Con el tono de su voz lo decía todo. Había catalogado acertadamente a Phil de problema desde el principio. Audrey era una experta en hombres neuróticos. Lo había dicho como si estuviera preguntando si pensaba llevar un tubo de ensayo con lepra a la cena. Cada año hacía la misma pregunta y cada año conseguía irritar a Sarah. Conocía perfectamente la respuesta. Sarah nunca invitaba a Phil el día de Acción de Gracias. Él pasaba ese día con sus hijos y nunca la invitaba a sumarse a ellos. En cuatro años, Sarah jamás había pasado una festividad con Phil.

– Naturalmente que no. Estará esquiando con sus hijos en Tahoe.

Cada año hacían lo mismo, como bien sabía Audrey. Ese año no sería diferente. Nada en la relación lo era desde hacía cuatro años.

– Imagino que no te ha invitado, para variar -repuso su madre en un tono ácido. Había odiado a Phil desde el primer día y la situación no había hecho más que empeorar desde entonces. De lo único de lo que no lo había acusado aún era de homosexual y alcohólico-. Me parece una vergüenza que no te invite. Eso demuestra lo poco que le importa esta relación. Sarah, tienes treinta y ocho años. Si quieres tener hijos será mejor que te busques a otro hombre y te cases. Phil nunca cambiará. Tiene demasiados traumas. -Su madre, naturalmente, tenía toda la razón, y Sarah sabía que Phil se negaba a recibir cualquier tipo de ayuda terapéutica.

– Eso no es lo que me tiene preocupada esta mañana, mamá. Tengo otras cosas de que ocuparme aquí, en el despacho. Además, Phil necesita estar con sus hijos y es bueno que pase tiempo a solas con ellos.

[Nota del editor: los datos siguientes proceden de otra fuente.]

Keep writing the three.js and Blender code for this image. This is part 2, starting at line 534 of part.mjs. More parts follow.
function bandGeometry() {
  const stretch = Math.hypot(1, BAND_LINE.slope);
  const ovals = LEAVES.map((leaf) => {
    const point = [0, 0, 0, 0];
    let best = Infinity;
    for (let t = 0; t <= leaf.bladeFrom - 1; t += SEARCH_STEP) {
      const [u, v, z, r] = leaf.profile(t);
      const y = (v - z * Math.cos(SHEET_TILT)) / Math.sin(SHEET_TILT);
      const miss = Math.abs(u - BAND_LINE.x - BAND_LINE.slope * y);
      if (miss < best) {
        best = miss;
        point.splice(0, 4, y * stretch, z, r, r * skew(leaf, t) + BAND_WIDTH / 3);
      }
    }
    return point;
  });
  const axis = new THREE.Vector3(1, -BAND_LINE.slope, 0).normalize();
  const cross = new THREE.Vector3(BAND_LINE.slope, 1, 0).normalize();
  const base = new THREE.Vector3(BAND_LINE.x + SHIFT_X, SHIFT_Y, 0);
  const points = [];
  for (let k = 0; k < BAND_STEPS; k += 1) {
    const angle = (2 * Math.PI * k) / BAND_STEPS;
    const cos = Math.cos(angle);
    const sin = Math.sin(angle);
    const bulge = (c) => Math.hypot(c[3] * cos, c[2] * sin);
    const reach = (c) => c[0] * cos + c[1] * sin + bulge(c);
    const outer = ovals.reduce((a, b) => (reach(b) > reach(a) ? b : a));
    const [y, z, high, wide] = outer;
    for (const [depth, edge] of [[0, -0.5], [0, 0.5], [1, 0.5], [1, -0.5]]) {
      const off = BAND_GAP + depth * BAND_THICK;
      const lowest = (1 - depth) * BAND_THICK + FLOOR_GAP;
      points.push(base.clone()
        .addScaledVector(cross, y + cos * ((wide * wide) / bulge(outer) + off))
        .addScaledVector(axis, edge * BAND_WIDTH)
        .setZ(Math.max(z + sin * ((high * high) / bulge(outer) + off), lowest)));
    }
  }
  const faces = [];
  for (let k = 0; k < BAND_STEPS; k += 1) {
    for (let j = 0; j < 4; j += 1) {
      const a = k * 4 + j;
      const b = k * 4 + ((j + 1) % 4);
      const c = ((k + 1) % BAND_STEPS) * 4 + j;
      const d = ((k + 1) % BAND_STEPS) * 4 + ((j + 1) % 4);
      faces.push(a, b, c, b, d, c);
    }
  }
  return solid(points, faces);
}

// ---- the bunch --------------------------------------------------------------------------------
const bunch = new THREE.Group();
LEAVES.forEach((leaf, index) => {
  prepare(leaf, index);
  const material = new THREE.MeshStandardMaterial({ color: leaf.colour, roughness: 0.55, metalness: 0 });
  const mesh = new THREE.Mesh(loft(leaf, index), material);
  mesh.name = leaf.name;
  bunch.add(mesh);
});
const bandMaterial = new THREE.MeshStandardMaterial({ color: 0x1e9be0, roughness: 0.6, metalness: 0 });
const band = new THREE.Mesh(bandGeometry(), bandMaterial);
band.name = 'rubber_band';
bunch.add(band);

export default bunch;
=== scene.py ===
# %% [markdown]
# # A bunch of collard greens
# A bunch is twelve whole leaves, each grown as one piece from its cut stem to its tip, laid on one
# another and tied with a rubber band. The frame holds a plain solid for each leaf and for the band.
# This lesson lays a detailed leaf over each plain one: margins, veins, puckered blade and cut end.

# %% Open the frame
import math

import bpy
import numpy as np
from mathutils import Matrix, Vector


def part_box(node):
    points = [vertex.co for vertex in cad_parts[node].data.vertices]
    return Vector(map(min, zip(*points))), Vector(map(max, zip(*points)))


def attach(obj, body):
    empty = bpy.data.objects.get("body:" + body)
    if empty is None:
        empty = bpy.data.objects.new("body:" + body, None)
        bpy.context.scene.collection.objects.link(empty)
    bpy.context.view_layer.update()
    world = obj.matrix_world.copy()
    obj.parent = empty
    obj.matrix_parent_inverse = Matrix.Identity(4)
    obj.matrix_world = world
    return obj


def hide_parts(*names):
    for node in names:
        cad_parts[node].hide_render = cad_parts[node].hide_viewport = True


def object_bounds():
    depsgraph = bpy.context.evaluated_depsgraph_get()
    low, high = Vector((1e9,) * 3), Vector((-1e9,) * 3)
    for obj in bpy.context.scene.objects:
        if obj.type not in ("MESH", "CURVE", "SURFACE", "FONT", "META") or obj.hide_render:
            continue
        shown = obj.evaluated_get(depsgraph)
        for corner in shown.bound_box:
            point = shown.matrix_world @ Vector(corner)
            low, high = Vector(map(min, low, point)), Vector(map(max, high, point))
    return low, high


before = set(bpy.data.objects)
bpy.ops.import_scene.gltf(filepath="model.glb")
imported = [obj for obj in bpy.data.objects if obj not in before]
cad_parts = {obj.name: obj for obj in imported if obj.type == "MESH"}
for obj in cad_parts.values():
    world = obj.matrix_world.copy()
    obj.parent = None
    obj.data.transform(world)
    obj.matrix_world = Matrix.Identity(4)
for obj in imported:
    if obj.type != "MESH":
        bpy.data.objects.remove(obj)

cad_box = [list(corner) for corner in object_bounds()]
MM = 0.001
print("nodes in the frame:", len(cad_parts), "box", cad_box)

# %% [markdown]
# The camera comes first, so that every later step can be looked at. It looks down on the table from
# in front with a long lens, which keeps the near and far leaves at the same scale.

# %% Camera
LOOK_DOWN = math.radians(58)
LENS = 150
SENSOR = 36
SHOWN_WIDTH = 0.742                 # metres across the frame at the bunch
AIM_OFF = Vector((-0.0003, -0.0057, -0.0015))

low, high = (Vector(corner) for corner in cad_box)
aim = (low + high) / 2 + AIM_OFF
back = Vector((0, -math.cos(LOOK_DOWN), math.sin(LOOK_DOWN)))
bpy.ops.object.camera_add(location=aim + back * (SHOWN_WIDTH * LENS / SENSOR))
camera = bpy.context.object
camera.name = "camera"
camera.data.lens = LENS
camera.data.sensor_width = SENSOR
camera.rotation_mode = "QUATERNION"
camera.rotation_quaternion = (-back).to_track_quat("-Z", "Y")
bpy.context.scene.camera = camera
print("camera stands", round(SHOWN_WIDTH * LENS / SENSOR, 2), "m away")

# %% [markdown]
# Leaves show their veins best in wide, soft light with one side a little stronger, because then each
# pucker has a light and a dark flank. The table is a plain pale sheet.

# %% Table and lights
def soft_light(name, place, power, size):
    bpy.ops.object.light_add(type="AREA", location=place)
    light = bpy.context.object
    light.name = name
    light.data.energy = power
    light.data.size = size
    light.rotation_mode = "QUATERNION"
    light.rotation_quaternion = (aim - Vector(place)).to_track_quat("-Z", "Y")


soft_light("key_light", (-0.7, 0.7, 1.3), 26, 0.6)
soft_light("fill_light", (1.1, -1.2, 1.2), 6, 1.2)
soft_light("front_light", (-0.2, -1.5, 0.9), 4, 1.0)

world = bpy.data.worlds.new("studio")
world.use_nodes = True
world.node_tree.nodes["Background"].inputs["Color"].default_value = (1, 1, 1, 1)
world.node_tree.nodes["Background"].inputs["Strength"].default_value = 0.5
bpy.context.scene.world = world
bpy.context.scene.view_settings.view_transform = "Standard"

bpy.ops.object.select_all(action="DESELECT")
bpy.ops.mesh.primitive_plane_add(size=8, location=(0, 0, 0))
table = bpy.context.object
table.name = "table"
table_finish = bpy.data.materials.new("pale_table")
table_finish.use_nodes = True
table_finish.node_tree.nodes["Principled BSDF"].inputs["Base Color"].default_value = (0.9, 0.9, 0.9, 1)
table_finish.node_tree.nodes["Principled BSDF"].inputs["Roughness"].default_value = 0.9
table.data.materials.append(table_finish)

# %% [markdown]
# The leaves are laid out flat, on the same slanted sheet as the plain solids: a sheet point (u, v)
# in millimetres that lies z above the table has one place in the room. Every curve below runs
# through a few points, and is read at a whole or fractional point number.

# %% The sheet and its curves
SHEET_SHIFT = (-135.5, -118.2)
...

Aunque no tenía intención alguna de confesárselo, hacía un año que ese asunto también le molestaba a ella. Había coincidido con los hijos de Phil en varias ocasiones pero él nunca la incluía en los fines de semana o las vacaciones que pasaban juntos. Phil le decía exactamente lo que ella acababa de decirle a su madre. Que necesitaba pasar tiempo a solas con sus hijos, que eso era sagrado. Como ir al gimnasio cinco noches por semana, lo que excluía la posibilidad de verse si no era durante los fines de semana. Después de cuatro años de relación, a Sarah le habría gustado que Phil la hubiera invitado a pasar las vacaciones con él, pero eso no formaba parte del trato. Ella era estrictamente su novia de fin de semana. No le resultaba fácil aceptar el hecho de que llevara tanto tiempo aguantando esa situación. En cuatro años nada había cambiado. Aunque no fuera su intención casarse, a Sarah le habría gustado que en esos cuatro años Phil hubiera suavizado un poco sus rígidas normas.